Not that the reasoning was complex. Not that it was documented elsewhere. Not that this wasn't the right time. Just: you can't question this.
That's not technical leadership. That's positional authority dressed up as technical leadership. And the difference matters enormously, because one of them makes systems better and one of them makes systems fragile.
Ego Is an Architectural Decision
Here's something that took me a while to articulate: the way a lead responds to being challenged is itself an architectural input.
When a lead creates an environment where concerns can't be raised, what they're actually doing is removing a feedback loop from the system. And feedback loops, the ability to sense when something isn't working and correct for it, are not optional features in complex systems. They're load-bearing. Take them out and the system becomes brittle. It can hold together for a while on momentum and good fortune, but it loses the ability to adapt. And systems that can't adapt don't survive contact with reality for very long.
This is what I mean when I say ego is an architectural decision. Every time a lead shuts down a question, dismisses a concern, or makes themselves the single point through which all technical truth must pass, they're making a choice about how information flows through the team. They're deciding, in effect, that their own judgment is more reliable than the collective intelligence of the people closest to the work.

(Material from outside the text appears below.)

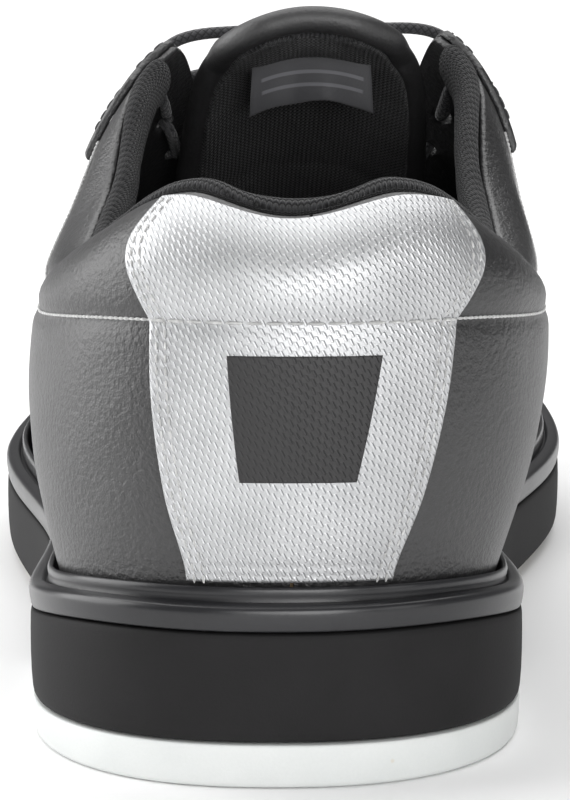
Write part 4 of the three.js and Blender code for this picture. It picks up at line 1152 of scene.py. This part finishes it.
def build_collar():
    """The padded lining: up the inside of the pad, over its top and down to the leather's edge."""
    q = np.linspace(-COLLAR_END, COLLAR_END, 190)[:, None]
    wall, roll = COLLAR_WALL_ROWS, COLLAR_ROLL_ROWS
    j = np.arange(wall + roll + 1)[None, :]
    v = mix(0.05, 1.0, np.minimum(j / wall, 1)) + 0 * q
    q = q + 0 * v
    flat, across = j <= wall, clamp((j - wall) / roll) + 0 * q
    up = unit(unit(on_form(q, 0 * q + 1) - on_form(q, 0 * q + 0.985)) + [0, 0, 1])

    def surface(distance):
        base = LEATHER + 2 * PAD_GAP + collar_pad(q, v) + end_clearance(q)
        depth = base + LINING
        angle = across * 2.75
        skin = np.where(flat, -depth, -depth / 2 * (1 + np.cos(angle)))
        height = np.where(flat, 0.0, ROLL_HEIGHT * np.sin(angle))
        inner = np.where(flat, -base, -base * (1 - across) - 0.3 * across)
        low = np.where(flat, 0.0, PAD_GAP * np.minimum(across * 4, 1))
        share = np.asarray(distance) + 0 * q
        offset, rise = mix(inner, skin, share), mix(low, height, share)
        rise = rise + end_clearance(q) * clamp(across * 4)
        return off_form(q, v, offset) + up * rise[..., None]

    def puff(base, edge):
        seam_line = hump(down(q, v), COLLAR_SEW, 1.6) * (across <= 0)
        return 0.15 * wave(base, 9.0, 1.0) - 0.4 * seam_line

    def held(edge):
        sewn = (np.abs(down(q, v) - COLLAR_SEW) < 0.9) & (across <= 0)
        return (sewn | (edge < 0.9)).astype(float)

    obj = plate("collar_padding", surface, 0.0, 1.0, "lrbt", soft=1.0, swell=puff, held=held)
    fill(obj, 6.0, 1.3)
    settle(obj, "shoe", "lining_mesh", "collar_lining", "collar_foam")


def build_linings():
    for side, name in SIDES.items():
        q = mirrored(mix(COLLAR_END + 0.6 * PER_MM, 0.615, shares(60, 2.0))[:, None], side)
        v = mix(0.03, below_top(q, EYESTAY + 3), shares(60, 2.0)[None, :])
        depth = LEATHER + 1.4 * PAD_GAP
        obj = plate("side_lining_" + name, curved(q, v), -depth, -depth - LINING)
        settle(obj, "shoe", "lining_mesh", "quarter_lining_" + name)
    q, v = forepart(lambda t: 0.665 + 0 * t, shares(120, 2.4), shares(75, 2.4), close=False)
    depth = LEATHER + PAD_GAP + 1.1 + 2.4 * PAD_GAP
    obj = plate("toe_lining", curved(q, v), -depth, -depth - LINING, "l")
    settle(obj, "shoe", "lining_mesh", "vamp_lining")


TONGUE_WIDTH = Track([(113, 18.8), (128, 20.2), (136, 22.5), (158, 25), (200, 14)])


def tongue_half(y, shrink=0.0):
    radius = TONGUE_CORNER - shrink
    return TONGUE_WIDTH(y) - shrink - radius * (1 - arc((y - TONGUE_TOP - shrink) / radius))


def tongue_drop(y):
    return mix(TONGUE_DROP, LEATHER + GAP, smooth((y - THROAT_END + 3) / 9))


def fold_ends():
    y = FOLD_Y + np.array([FOLD_HALF, -FOLD_HALF])
    return [tuple((p + SHIFT) * MM) for p in on_throat(y, 0 * y, -tongue_drop(y) - TONGUE_DEPTH / 2)]


def bend(obj, look, *nodes):
    """Settles a piece that lies across the fold: gives it its material, bakes its place into its mesh and
    hides the CAD nodes it stands for.
    """
    settle(obj, None, look)
    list(fold_ends())
    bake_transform(obj)
    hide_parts(*nodes)


def build_tongue():
    s = np.linspace(0, 1, 84)[:, None]
    y = mix(TONGUE_TOP, TONGUE_ROOT, s**1.25)
    x = np.sin(np.linspace(-1, 1, 45) * math.pi / 2)[None, :] * tongue_half(y)
    y = y + 0 * x

    def surface(distance):
        return on_throat(y, x, -tongue_drop(y) - distance)

    def front(base, edge):
        plump = arc(edge / PILLOW_SIDE)
        return (1 - plump) * 1.5 - 0.12 * wave(base, 8.0, 4.0) * plump

    def back(base, edge):
        plump = arc(edge / PILLOW_SIDE)
        sewn = sum(hump(y, place, 1.3) for place in TONGUE_SEWS)
        return (plump - 1) * 1.4 - 0.5 * sewn * plump + 0.15 * wave(base, 7.0, 5.0) * plump

    def held(edge):
        sewn = np.min([np.abs(y - place) for place in TONGUE_SEWS], axis=0) < 0.7
        return (sewn | (edge < 1.2)).astype(float)

    cover = plate("tongue_cover", surface, 1.0, 0.0, "lrbt", 0.01, swell=front, held=lambda edge: edge < 1.2)
    fill(cover, 4.0, 0.5)
    bend(cover, "upper_leather", "tongue_cover_lower", "tongue_cover_upper")
    lining = plate("tongue_padding", surface, 1.6, TONGUE_DEPTH, "lrbt", 0.01, swell=back, held=held)
    fill(lining, 6.0, 1.2)
    names = ("tongue_lining_lower", "tongue_lining_upper", "tongue_foam_lower", "tongue_foam_upper")
    bend(lining, "lining_mesh", *names)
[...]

Sometimes that's true. Mostly it isn't. And the cost of being wrong about it isn't just a bad meeting — it's a system designed around blind spots.
What Good Actually Looks Like
I want to be careful here not to paint a picture where the lesson is simply "be humble", because humility without substance is just another kind of performance.
What I've seen work, in the teams and leads worth learning from, looks more like this:
They separate the decision from the ego. A good lead can say "I made that call, the evidence now suggests it was wrong, let's revisit it" without experiencing it as a personal collapse. The decision was wrong. They're not. They know what they don't know. The DevOps engineer in that meeting understood the infrastructure constraints at a level the lead didn't. A good lead uses that. They don't override it.
They stay close to the problem. The further a lead gets from the actual work, the code, the errors, the logs, the cost reports, the more they start making decisions based on the architecture in their head rather than the system in production. These two things diverge faster than most people expect.
They treat questions as information. When an engineer asks why a decision was made, that's not insubordination. That's someone trying to understand the system well enough to work in it effectively. The right response is an explanation, not a shutdown.
None of this is complicated in theory. In practice, it requires something that's genuinely difficult: the ability to hold authority and uncertainty at the same time. To be the person responsible for the direction without needing to be the person who is always right.
For the Engineers in the Room
If you're not the lead, if you're the one raising the concern and watching it go nowhere, this part is for you.
Document everything. Not out of paranoia, but because clear written records of what was raised, when, and what the response was serve everyone when the reckoning eventually comes. And it usually comes.
Find your allies. In the situation I described, I wasn't alone in that meeting. The DevOps engineer saw the same thing I saw. That matters, not because two voices are always louder than one, but because it confirms your read on the situation and keeps you grounded when the environment starts making you doubt yourself.
Know when you've done what you can. There's a point where you've made the case as clearly as it can be made, through every appropriate channel, and the decision still isn't changing. Recognising that point, and deciding what to do with it, is one of the harder professional skills to develop. Staying indefinitely in a situation where good work goes nowhere and good judgment gets overridden has a cost that tends to show up slowly and then all at once.
And write it down. Not just for the legal record, though that matters too. Write it down because experiences like these are genuinely instructive, and the detail fades faster than you expect. The clearer you can be about what happened, what you tried, and what the outcome was, the more useful it becomes to you, and eventually to others.
The Thing About Systems
Systems tend to reflect the people who build them. Not always in obvious ways, but the assumptions, the blind spots, the things that were never questioned, they end up embedded in the architecture. In the choice of tools, in the way services talk to each other, in the decisions that were made once and never revisited.
A system built by someone who couldn't be questioned will have unquestioned assumptions running through it. And those assumptions are fine until the moment they aren't, at which point they're very expensive to find and very difficult to remove.
This is why the human side of technical work isn't a soft topic. It's not the optional extra you get to once the real engineering is done. It is engineering. The way a team communicates, challenges each other, surfaces concerns, and makes decisions together — that's part of the system. It shows up in the output.
The lead who shut down questions didn't just create a difficult work environment. He created a fragile system. Those two things were the same decision, made over and over, in meeting after meeting, until the system ran out of room to absorb the cost.
Part 1: Serverless Is Not a Silver Bullet — Understanding What Lambdas Are Actually For
Part 2: Microservices Doesn't Mean Lambda Everything
Part 3: When the Lead is the Bottleneck
This series started with a technical post about Lambda functions. It was always going to end here — because the technical decisions and the human ones were never really separate.